As Marietta, the object of his fantasy, Allison Oakes dispensed glowing flurries of tone; but the two never came close to establishing the volatile chemistry that these roles require. Possibly that’s down to Miskimmon. Romei’s shuffling, cringing Paul seemed not so much scarred by grief as wholly paralysed by it – a serious problem when the entire plot is driven by his emotional transformation. Marietta, in this context, came across as overbearing and unengaged. Korngold casts the same singer as an apparition of Paul’s dead wife Marie but Miskimmon had that part mimed by a spectral, waif-like figure, completely unlike Oakes, who kept wafting on at awkward moments, as well as gesticulating from a floating coffin. Grand Guignol is certainly one way to approach this death-haunted opera, but on the first night it felt more like The Addams Family.
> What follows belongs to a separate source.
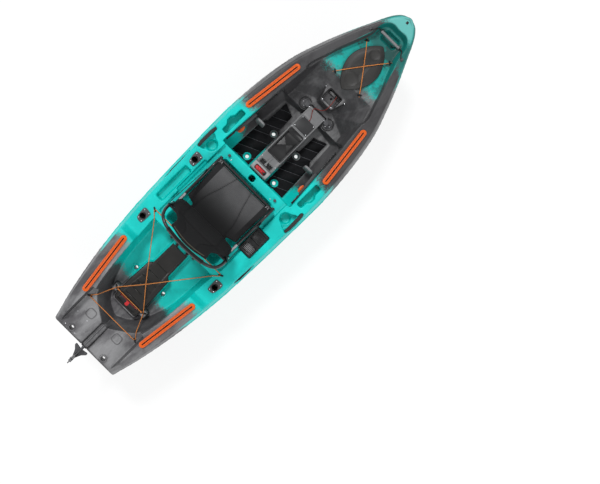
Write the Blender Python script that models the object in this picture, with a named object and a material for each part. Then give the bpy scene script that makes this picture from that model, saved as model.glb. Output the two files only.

Perhaps it’ll bed in and gain subtlety as the run continues. Let’s hope so, because Miskimmon’s heart is evidently in the right place and ENO deserves to succeed with Korngold. And again, so much about this production is excellent. There’s great pleasure to be had from the supporting roles alone: the noble light and shade of Sarah Connolly’s singing as the housekeeper Brigitta and the lyrical ardour of Audun Iversen in the dual role of Frank and the strolling player Fritz. If the central pair ever click, the whole show will light up. In the meantime, it’s an intermittently brilliant illustration of just how important it is that ENO retains its artistic right to fail.